WRITTEN PROBLEM: In the records that follow, locate every line with "this" and extract it.

ROWS:
··········
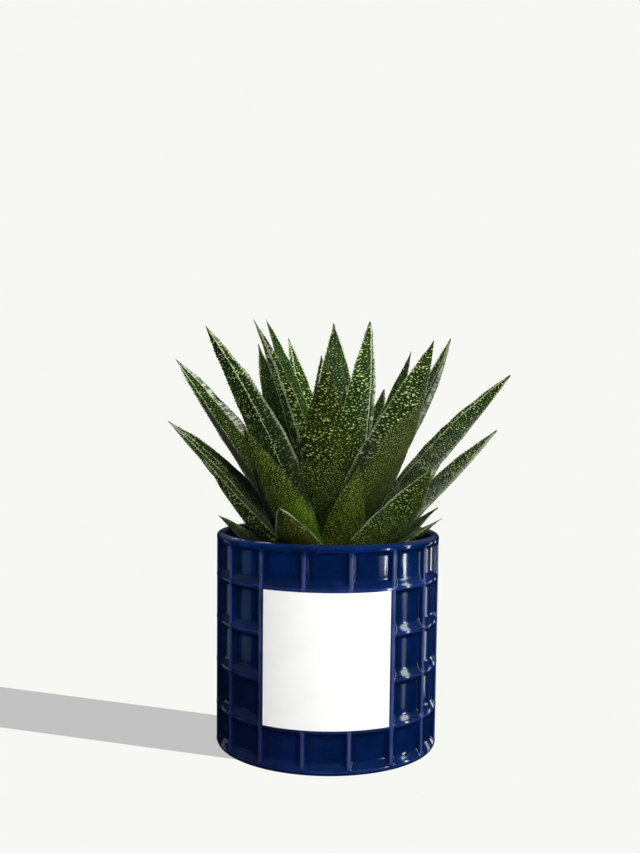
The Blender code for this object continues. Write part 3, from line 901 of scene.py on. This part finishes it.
def sharpen_corners(pot):
    """Hold the panels' corners tight: only their mitre edges run slanting on the wall."""
    def on_mitre(edge):
        one, other = edge.verts
        if min(hypot(v.co.x, v.co.y) for v in edge.verts) < INSIDE_RADIUS + 1 * MM:
            return False
        rise = abs(one.co.z - other.co.z)
        run = (one.co.xy.normalized() - other.co.xy.normalized()).length * FOOT_RADIUS
        return rise > 0.4 * run and run > 0.4 * rise

    pick(pot, "EDGE", on_mitre)
    bpy.ops.transform.edge_crease(value=0.55)


def ease_ledges(pot):
    """Make the lower side of each panel a gentle ledge, where the glaze has run down."""
    for inset, rise in ((PANEL_FLAT, 0.9 * LEDGE), (0.0, LEDGE)):
        heights = [low + CREST_HALF + RIB_SLOPE + inset for low in RIB_LINES[:-1]]
        pick(pot, "VERT", lambda v: (
            wall_radius(v.co.z) - hypot(v.co.x, v.co.y) > 1.7 * MM
            and hypot(v.co.x, v.co.y) > INSIDE_RADIUS + 1 * MM
            and min(abs(v.co.z - height) for height in heights) < 0.35 * MM))
        bpy.ops.transform.translate(value=(0, 0, rise))


# ---------------- label
LABEL_HALF = 31.4               # degrees to each side of the front
LABEL_BOTTOM = 24.9 * MM
LABEL_TOP = 97.8 * MM
LABEL_PROUD = 0.38 * MM         # from the glaze to the paper's back
PAPER = 0.30 * MM
PAPER_GREY = (0.875, 0.875, 0.87)
PAPER_WHITE = (0.90, 0.90, 0.895)


def paper_look():
    look, tree, shader = new_look("label paper")
    place = place_of(tree)
    fibre = noise_of(tree, place, 2600.0, 3.0, 0.6)
    cloud = noise_of(tree, place, 60.0, 2.0)
    tone = math_of(tree, "MULTIPLY_ADD", fibre, 0.35, cloud)
    colour = blend_of(tree, ramp_of(tree, tone, 0.4, 0.95), PAPER_GREY, PAPER_WHITE)
    feed_all(tree, shader, {
        "Base Color": colour, "Roughness": ramp_of(tree, fibre, 0.3, 0.7, 0.48, 0.60),
        "Specular IOR Level": 0.35})
    relief(tree, shader, fibre, 0.03 * MM, 0.5)
    return look


def make_label():
    """Bare white paper, laid smooth on the pot's plain patch."""
    deselect()
    bpy.ops.mesh.primitive_grid_add(x_subdivisions=48, y_subdivisions=24, size=1)
    label = bpy.context.object
    label.name = "paper_label"
    for vert in label.data.vertices:
        turn = radians(2 * LABEL_HALF * vert.co.x)
        z = LABEL_BOTTOM + (vert.co.y + 0.5) * (LABEL_TOP - LABEL_BOTTOM)
        slack = 0.06 * MM * noise.noise(Vector((turn * 4.0, 0.0, z * 30.0)))
        radius = wall_radius(z) + LABEL_PROUD + slack
        vert.co = (radius * sin(turn), -radius * cos(turn), z)
    edit(label)
    face_outwards()
    done()
    if label.data.polygons[0].normal.y > 0:
        label.data.flip_normals()
    modify(label, "SOLIDIFY", thickness=PAPER, offset=1.0)
    modify(label, "BEVEL", width=0.06 * MM, segments=1, limit_method="ANGLE")
    smooth(label, 40)
    hand_over(label, "label", paper_look())


# ---------------- soil and stem
PEAT = (0.030, 0.019, 0.011)
BARK = (0.075, 0.048, 0.028)
GRIT = (0.150, 0.100, 0.060)
STEM_DARK = (0.060, 0.045, 0.022)
STEM_PALE = (0.150, 0.120, 0.060)
STEM_SCAR = (0.035, 0.024, 0.012)


def soil_height(x, y):
    rise = on_ease(hypot(x, y), DISH_INNER, DISH_OUTER)
    lump = 0.9 * MM * noise.noise(Vector((x, y, 0.0)) * 170.0)
    crumb = 0.5 * MM * noise.noise(Vector((x, y, 0.3)) * 620.0)
    return SOIL_LEVEL - SOIL_DISH * (1 - rise) + lump + crumb


def soil_look():
    look, tree, shader = new_look("potting soil")
    place = place_of(tree)
    grain = noise_of(tree, place, 900.0, 4.0, 0.65)
    patch = noise_of(tree, place, 130.0, 3.0)
    colour = blend_of(tree, ramp_of(tree, patch, 0.35, 0.65), PEAT, BARK)
    colour = blend_of(tree, ramp_of(tree, grain, 0.55, 0.75, 0.0, 0.6), colour, GRIT)
    feed_all(tree, shader, {"Base Color": colour, "Roughness": 0.95, "Specular IOR Level": 0.2})
    relief(tree, shader, grain, 0.8 * MM)
    return look


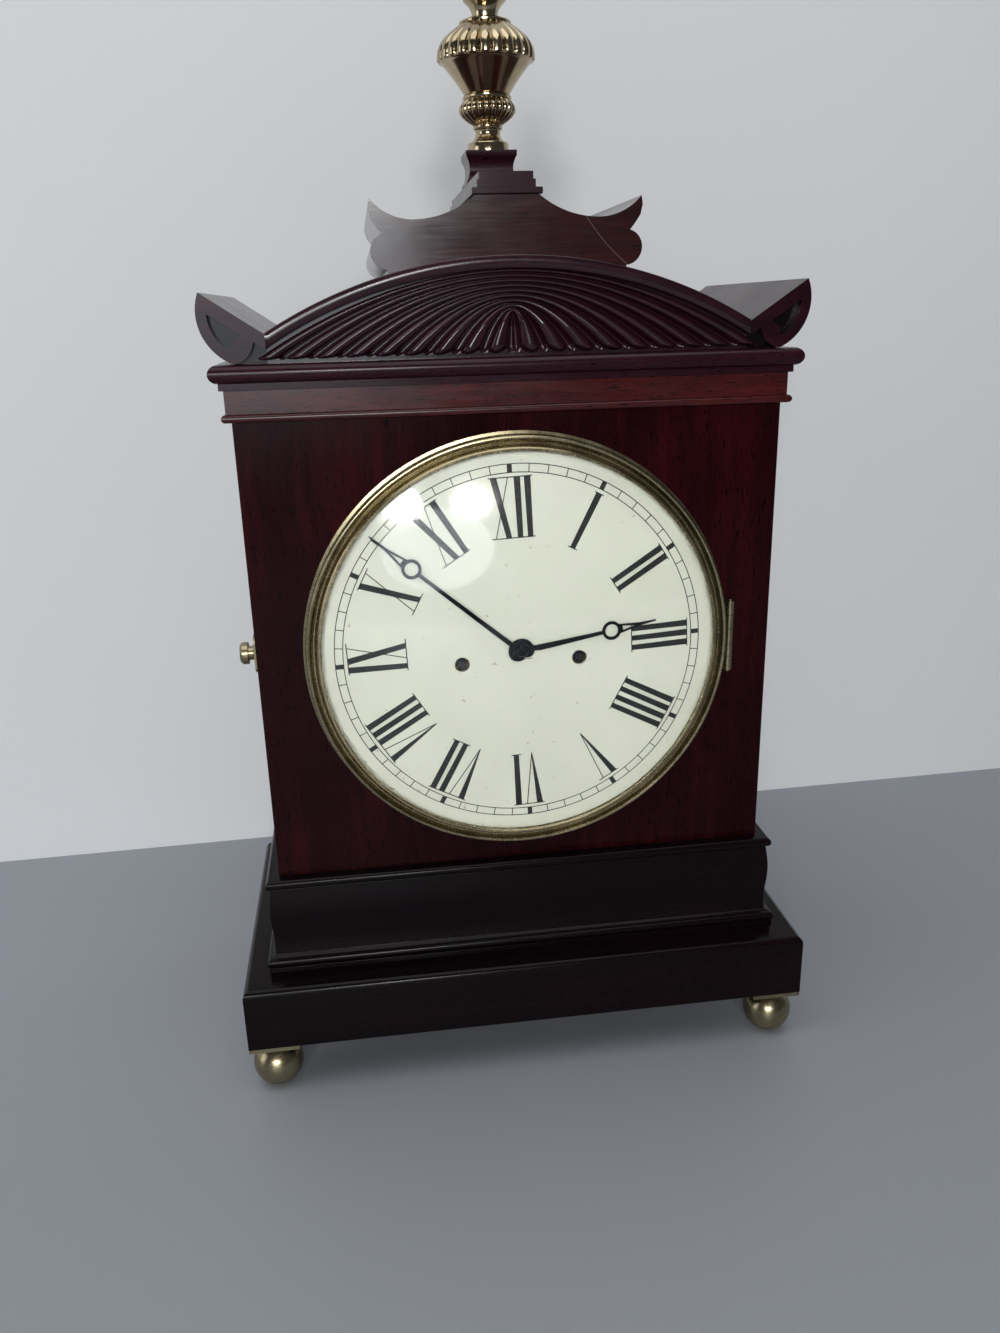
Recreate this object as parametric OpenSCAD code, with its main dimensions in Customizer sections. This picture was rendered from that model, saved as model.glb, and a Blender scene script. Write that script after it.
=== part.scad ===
··········
RIGHT ANSWER:
The Blender code for this object continues. Write part 3, from line 901 of scene.py on. This part finishes it.
Recreate this object as parametric OpenSCAD code, with its main dimensions in Customizer sections. This picture was rendered from that model, saved as model.glb, and a Blender scene script. Write that script after it.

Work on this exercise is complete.